◆ Task directions ◆
Beginning with the line that contains "glove_1_knit_liner();" and ending with the line that contains "obj.data.transform(world)", reproduce each line exactly; include both and add nothing.

======== Data provided

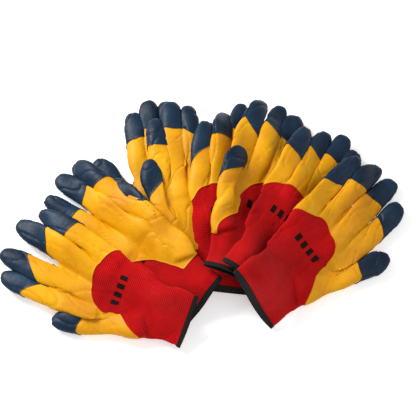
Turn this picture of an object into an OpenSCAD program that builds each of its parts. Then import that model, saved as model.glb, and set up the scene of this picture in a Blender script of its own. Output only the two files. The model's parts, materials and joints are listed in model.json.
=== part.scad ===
// Four pairs of coated knit work gloves, fanned out in one loose pile.
// Millimetres, +Z up. The origin lies on the table, under the cuff of the lowest glove, and the
// fingers point away from the front, towards +Y.

/* [Glove] */
// Thickness of a glove lying flat
glove_t = 9; // [9:0.5:9.5]
// Width of the cuff across the hem
hem_w = 78; // [72:1:80]
// Width of the palm across the knuckles
palm_w = 95; // [92:1:96]
// Distance from the hem to the end of the bare cuff
cuff_l = 62; // [56:1:66]

/* [Knit liner] */
// Wall of the ribbed cuff
cuff_wall = 1.2; // [1:0.1:1.6]
// Wall of the knit hand
hand_wall = 0.9; // [0.7:0.1:1]
// Depth of the hollow that takes the hand, from the hem to the knuckles
pocket_l = 146; // [120:1:148]

/* [Hem binding] */
// Length of cuff that the binding covers
hem_l = 5.5; // [4:0.5:7]
// Thickness of the binding
hem_t = 0.6; // [0.4:0.1:0.7]

/* [Latex coats] */
// Thickness of the first dip, over palm and fingers
coat_t = 0.6; // [0.4:0.1:0.6]
// Thickness of the second dip, over the fingertips
tip_t = 0.6; // [0.4:0.1:0.6]
// Length of a finger that the second dip covers
tip_l = 36; // [28:1:38]
// Slope of the dip line, further down the palm side than the back
dip_slope = 48; // [0:1:50]
// Radius of the bare dome on the back
dome_r = 46; // [40:1:47]

/* [Printed mark] */
// Distance from the hem to the middle of the mark
mark_y = 97; // [90:1:104]
// Width of the mark
mark_w = 44; // [32:1:46]
// Height of its bars
bar_h = 10; // [6:1:11]
// Number of bars
bars = 4; // [3:1:5]

/* [Hidden] */
$fn = 48;
ink_t = 0.2;                            // thickness of the ink
hem_lip = 1.2;                          // the binding stands this far past the knit
skin = coat_t + tip_t;                  // both dips together
nail_r = [11.4, 10, 10, 10, 9.8];       // half widths of thumb, index, middle, ring and little finger
knuckle = [[-34, 68], [-36, 132], [-12, 138], [12, 136], [35, 128]];
dome_at = [5, 84];                      // middle of the bare dome
side_gap = 0.25;                        // room that a fingertip's zone leaves its neighbour
bar_share = 0.55;                       // share of the mark's pitch that a bar fills
end_step = 15;                          // degrees between the points of a finger's rounded end

// Where each glove lies, from the left of the fan to the right: 1 for a right hand or -1 for a
// left, the middle of its hem, how high that is, the way its middle line points (counter-
// clockwise from +X), how far the fingers dip and how far the glove rolls sideways, and then the
// bearing and reach of each fingertip from the hem, thumb first.
GLOVES = [
    [1, [-2, -97], 46.3, 157, 9.2, -4,
        [[184, 165], [167, 242], [159.5, 249], [148.5, 250], [142, 235]]],
    [-1, [18, -68], 40.2, 139, 7.7, -6.6,
        [[113, 176], [131.5, 244], [138.5, 246], [147, 240], [154, 215]]],
    [1, [8, -28], 0, 107, 0, 0,
        [[133, 176], [112.5, 225], [106, 235], [100, 228], [93.5, 205]]],
    [1, [18, -43], 10.5, 99, 0, 1.2,
        [[125, 166], [107.6, 217], [101, 237], [95, 230], [88, 207]]],
    [-1, [40, -53], 22, 86, 0.8, 4.6,
        [[60, 165], [77.3, 228], [83.5, 248], [89.5, 232], [96.6, 213]]],
    [1, [49, -39], 53.2, 72, 8.2, 12,
        [[98, 170], [79.5, 237], [73, 241], [67, 232], [60.5, 207]]],
    [-1, [71, -48], 58.5, 58, 10.9, 9.8,
        [[32, 168], [49, 228], [55.5, 236], [62, 228], [69.5, 218]]],
    [-1, [78, -72], 68.6, 42, 13.1, 6.5,
        [[16, 172], [32, 232], [40, 248], [47.5, 247], [54.5, 232]]]
];

// Local frame of a glove: origin at the middle of the hem, fingers towards +Y, thumb towards -X,
// the palm on z = 0 and the back on z = glove_t.
function bearing(g, i) = (g[6][i][0] - g[3]) * g[0];
function fingertip(g, i) = g[6][i][1] * [-sin(bearing(g, i)), cos(bearing(g, i))];
function heading(g, i) =
    let (d = fingertip(g, i) - knuckle[i])
    atan2(d.y, d.x);

module lay(g) {
    translate([g[1].x, g[1].y, g[2]])
        rotate([-g[4], g[5], g[3] - 90])
            mirror([g[0] < 0 ? 1 : 0, 0, 0])
                children();
}

// A layer of the glove: its children between two heights above the palm's face
module layer(z0, z1) {
    translate([0, 0, z0])
        linear_extrude(z1 - z0)
            children();
}

// Half a turn of points around c, for the rounded end of a finger
function half_turn(c, r, start) =
    [for (a = [start:end_step:start + 180]) c + r * [cos(a), sin(a)]];

module finger_outline(g, i, grow) {
    r = nail_r[i] + grow;
    way = heading(g, i);
    polygon(concat(half_turn(fingertip(g, i), r, way - 90), half_turn(knuckle[i], r, way + 90)));
}

// The palm widens from the wrist to the knuckles
module palm_outline(grow) {
    wrist = hem_w / 2 + 1 - skin + grow;
    side = palm_w / 2 - skin + grow;
    polygon([[-wrist, cuff_l], [wrist, cuff_l], [side, 122], [side - 2, 148],
             [-side + 2, 148], [-side, 122]]);
}

module hand_outline(g, grow) {
    palm_outline(grow);
    for (i = [0:4])
        finger_outline(g, i, grow);
}

module cuff_outline(inset) {
    w0 = hem_w / 2 - inset;
    polygon([[-w0, 0], [w0, 0], [w0 + 1, cuff_l], [-w0 - 1, cuff_l]]);
}

// The part of finger i that the second dip covers, bounded by the slanted dip line
module dip_zone(g, i) {
    w = 2 * (nail_r[i] + skin + side_gap);
    far = 2 * tip_l;
    translate([fingertip(g, i).x, fingertip(g, i).y, glove_t / 2])
        rotate([0, 0, heading(g, i)])
            translate([nail_r[i] - tip_l, 0, 0])
                rotate([0, dip_slope, 0])
                    translate([0, -w / 2, -far])
                        cube([far, w, 2 * far]);
}

// Red seamless knit: ribbed cuff, hand and five fingers in one, hollow up to the knuckles
module knit_liner(g) {
    color("crimson")
        difference() {
            union() {
                layer(0, glove_t)
                    cuff_outline(0);
                layer(skin, glove_t - skin)
                    hand_outline(g, 0);
            }
            layer(cuff_wall, glove_t - cuff_wall)
                translate([-hem_w / 2 + 3, -1])
                    square([hem_w - 6, cuff_l - 3]);
            layer(skin + hand_wall, glove_t - skin - hand_wall)
                translate([-hem_w / 2 + 3, -1])
                    square([hem_w - 6, pocket_l + 1]);
            // the step that the binding sits in
            difference() {
                translate([-hem_w, -1, -1])
                    cube([2 * hem_w, hem_l + 1, glove_t + 2]);
                translate([-hem_w / 2 + hem_t, -2, hem_t])
                    cube([hem_w - 2 * hem_t, hem_l + 3, glove_t - 2 * hem_t]);
            }
        }
}

// Black overlock thread around the mouth of the cuff
module hem_binding() {
    color("black")
        difference() {
            translate([-hem_w / 2, -hem_lip, 0])
                cube([hem_w, hem_l + hem_lip, glove_t]);
            translate([-hem_w / 2 + hem_t, 0, hem_t])
                cube([hem_w - 2 * hem_t, hem_l + 1, glove_t - 2 * hem_t]);
            translate([-hem_w / 2 + 3, -2 * hem_lip, cuff_wall])
                cube([hem_w - 6, hem_l + 2, glove_t - 2 * cuff_wall]);
        }
}

// Yellow first dip: a skin over the hand, open at the cuff and over the dome of the back
module palm_coat(g) {
    color("gold")
        difference() {
            layer(tip_t, glove_t - tip_t)
                hand_outline(g, coat_t);
            layer(skin, glove_t - skin)
                hand_outline(g, 0);
            layer(glove_t - skin - 0.01, glove_t)
                translate(dome_at)
                    circle(dome_r);
            translate([-hem_w, -1, -1])
                cube([2 * hem_w, cuff_l + 1, glove_t + 2]);
        }
}

// Blue second dip: one cap over each fingertip
module fingertip_coats(g) {
    color("midnightblue")
        for (i = [0:4])
            difference() {
                intersection() {
                    layer(0, glove_t)
                        finger_outline(g, i, skin);
                    dip_zone(g, i);
                }
                layer(tip_t, glove_t - tip_t)
                    finger_outline(g, i, coat_t);
            }
}

// A generic printed mark on the bare dome: a row of short bars
module printed_mark() {
    pitch = mark_w / bars;
    color("black")
        layer(glove_t - skin, glove_t - skin + ink_t)
            for (k = [0:bars - 1])
                translate([(k - (bars - 1) / 2) * pitch, mark_y])
                    square([pitch * bar_share, bar_h], center = true);
}

module piece(g, name) {
    lay(g) {
        if (name == "knit_liner") knit_liner(g);
        if (name == "hem_binding") hem_binding();
        if (name == "palm_coat") palm_coat(g);
        if (name == "fingertip_coats") fingertip_coats(g);
        if (name == "printed_mark") printed_mark();
    }
}

module glove_1_knit_liner() piece(GLOVES[0], "knit_liner");
module glove_1_hem_binding() piece(GLOVES[0], "hem_binding");
module glove_1_palm_coat() piece(GLOVES[0], "palm_coat");
module glove_1_fingertip_coats() piece(GLOVES[0], "fingertip_coats");
module glove_1_printed_mark() piece(GLOVES[0], "printed_mark");
module glove_2_knit_liner() piece(GLOVES[1], "knit_liner");
module glove_2_hem_binding() piece(GLOVES[1], "hem_binding");
module glove_2_palm_coat() piece(GLOVES[1], "palm_coat");
module glove_2_fingertip_coats() piece(GLOVES[1], "fingertip_coats");
module glove_2_printed_mark() piece(GLOVES[1], "printed_mark");
module glove_3_knit_liner() piece(GLOVES[2], "knit_liner");
module glove_3_hem_binding() piece(GLOVES[2], "hem_binding");
module glove_3_palm_coat() piece(GLOVES[2], "palm_coat");
module glove_3_fingertip_coats() piece(GLOVES[2], "fingertip_coats");
module glove_3_printed_mark() piece(GLOVES[2], "printed_mark");
module glove_4_knit_liner() piece(GLOVES[3], "knit_liner");
module glove_4_hem_binding() piece(GLOVES[3], "hem_binding");
module glove_4_palm_coat() piece(GLOVES[3], "palm_coat");
module glove_4_fingertip_coats() piece(GLOVES[3], "fingertip_coats");
module glove_4_printed_mark() piece(GLOVES[3], "printed_mark");
module glove_5_knit_liner() piece(GLOVES[4], "knit_liner");
module glove_5_hem_binding() piece(GLOVES[4], "hem_binding");
module glove_5_palm_coat() piece(GLOVES[4], "palm_coat");
module glove_5_fingertip_coats() piece(GLOVES[4], "fingertip_coats");
module glove_5_printed_mark() piece(GLOVES[4], "printed_mark");
module glove_6_knit_liner() piece(GLOVES[5], "knit_liner");
module glove_6_hem_binding() piece(GLOVES[5], "hem_binding");
module glove_6_palm_coat() piece(GLOVES[5], "palm_coat");
module glove_6_fingertip_coats() piece(GLOVES[5], "fingertip_coats");
module glove_6_printed_mark() piece(GLOVES[5], "printed_mark");
module glove_7_knit_liner() piece(GLOVES[6], "knit_liner");
module glove_7_hem_binding() piece(GLOVES[6], "hem_binding");
module glove_7_palm_coat() piece(GLOVES[6], "palm_coat");
module glove_7_fingertip_coats() piece(GLOVES[6], "fingertip_coats");
module glove_7_printed_mark() piece(GLOVES[6], "printed_mark");
module glove_8_knit_liner() piece(GLOVES[7], "knit_liner");
module glove_8_hem_binding() piece(GLOVES[7], "hem_binding");
module glove_8_palm_coat() piece(GLOVES[7], "palm_coat");
module glove_8_fingertip_coats() piece(GLOVES[7], "fingertip_coats");
module glove_8_printed_mark() piece(GLOVES[7], "printed_mark");

glove_1_knit_liner();
glove_1_hem_binding();
glove_1_palm_coat();
glove_1_fingertip_coats();
glove_1_printed_mark();
glove_2_knit_liner();
glove_2_hem_binding();
glove_2_palm_coat();
glove_2_fingertip_coats();
glove_2_printed_mark();
glove_3_knit_liner();
glove_3_hem_binding();
glove_3_palm_coat();
glove_3_fingertip_coats();
glove_3_printed_mark();
glove_4_knit_liner();
glove_4_hem_binding();
glove_4_palm_coat();
glove_4_fingertip_coats();
glove_4_printed_mark();
glove_5_knit_liner();
glove_5_hem_binding();
glove_5_palm_coat();
glove_5_fingertip_coats();
glove_5_printed_mark();
glove_6_knit_liner();
glove_6_hem_binding();
glove_6_palm_coat();
glove_6_fingertip_coats();
glove_6_printed_mark();
glove_7_knit_liner();
glove_7_hem_binding();
glove_7_palm_coat();
glove_7_fingertip_coats();
glove_7_printed_mark();
glove_8_knit_liner();
glove_8_hem_binding();
glove_8_palm_coat();
glove_8_fingertip_coats();
glove_8_printed_mark();
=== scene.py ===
"""Four pairs of coated knit work gloves, fanned out in a loose pile.

One relaxed glove is built and remeshed once. Each glove of the pile is that glove, posed to the
places that the frame gives for its hem and fingertips, creased, and draped over the gloves beneath
it. Its knit, hem binding, latex coats and print are then cut from the draped surface.
"""
import json
import math
import bpy
import numpy as np
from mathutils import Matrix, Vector

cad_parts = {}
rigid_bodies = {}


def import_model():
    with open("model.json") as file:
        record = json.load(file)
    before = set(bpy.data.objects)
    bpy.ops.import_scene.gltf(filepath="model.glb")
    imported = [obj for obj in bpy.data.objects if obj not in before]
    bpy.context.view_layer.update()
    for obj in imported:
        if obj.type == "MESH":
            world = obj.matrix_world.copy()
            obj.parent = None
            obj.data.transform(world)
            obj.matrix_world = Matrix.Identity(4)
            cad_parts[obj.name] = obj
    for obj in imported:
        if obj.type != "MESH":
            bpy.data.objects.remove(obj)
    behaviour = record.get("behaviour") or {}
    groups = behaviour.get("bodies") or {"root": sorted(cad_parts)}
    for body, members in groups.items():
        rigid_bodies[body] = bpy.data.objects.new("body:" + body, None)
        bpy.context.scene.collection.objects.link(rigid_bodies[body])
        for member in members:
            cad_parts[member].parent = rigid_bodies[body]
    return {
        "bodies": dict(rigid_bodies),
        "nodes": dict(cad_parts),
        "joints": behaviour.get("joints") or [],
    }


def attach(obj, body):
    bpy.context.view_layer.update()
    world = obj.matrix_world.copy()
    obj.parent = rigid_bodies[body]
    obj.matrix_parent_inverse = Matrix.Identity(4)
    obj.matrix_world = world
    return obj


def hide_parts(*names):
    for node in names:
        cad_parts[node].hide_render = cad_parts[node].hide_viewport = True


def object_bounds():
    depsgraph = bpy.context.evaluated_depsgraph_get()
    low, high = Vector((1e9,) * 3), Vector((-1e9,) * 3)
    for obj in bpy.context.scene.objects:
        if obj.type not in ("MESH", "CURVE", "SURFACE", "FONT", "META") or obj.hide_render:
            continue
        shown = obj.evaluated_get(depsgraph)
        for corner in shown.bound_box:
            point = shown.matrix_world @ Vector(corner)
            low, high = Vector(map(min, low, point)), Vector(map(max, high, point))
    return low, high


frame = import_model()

cad_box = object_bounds()
MM = 0.001                      # one millimetre; a glove is worked out in millimetres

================

◆ Complete response ◆
glove_1_knit_liner();
glove_1_hem_binding();
glove_1_palm_coat();
glove_1_fingertip_coats();
glove_1_printed_mark();
glove_2_knit_liner();
glove_2_hem_binding();
glove_2_palm_coat();
glove_2_fingertip_coats();
glove_2_printed_mark();
glove_3_knit_liner();
glove_3_hem_binding();
glove_3_palm_coat();
glove_3_fingertip_coats();
glove_3_printed_mark();
glove_4_knit_liner();
glove_4_hem_binding();
glove_4_palm_coat();
glove_4_fingertip_coats();
glove_4_printed_mark();
glove_5_knit_liner();
glove_5_hem_binding();
glove_5_palm_coat();
glove_5_fingertip_coats();
glove_5_printed_mark();
glove_6_knit_liner();
glove_6_hem_binding();
glove_6_palm_coat();
glove_6_fingertip_coats();
glove_6_printed_mark();
glove_7_knit_liner();
glove_7_hem_binding();
glove_7_palm_coat();
glove_7_fingertip_coats();
glove_7_printed_mark();
glove_8_knit_liner();
glove_8_hem_binding();
glove_8_palm_coat();
glove_8_fingertip_coats();
glove_8_printed_mark();
=== scene.py ===
"""Four pairs of coated knit work gloves, fanned out in a loose pile.

One relaxed glove is built and remeshed once. Each glove of the pile is that glove, posed to the
places that the frame gives for its hem and fingertips, creased, and draped over the gloves beneath
it. Its knit, hem binding, latex coats and print are then cut from the draped surface.
"""
import json
import math
import bpy
import numpy as np
from mathutils import Matrix, Vector

cad_parts = {}
rigid_bodies = {}


def import_model():
    with open("model.json") as file:
        record = json.load(file)
    before = set(bpy.data.objects)
    bpy.ops.import_scene.gltf(filepath="model.glb")
    imported = [obj for obj in bpy.data.objects if obj not in before]
    bpy.context.view_layer.update()
    for obj in imported:
        if obj.type == "MESH":
            world = obj.matrix_world.copy()
            obj.parent = None
            obj.data.transform(world)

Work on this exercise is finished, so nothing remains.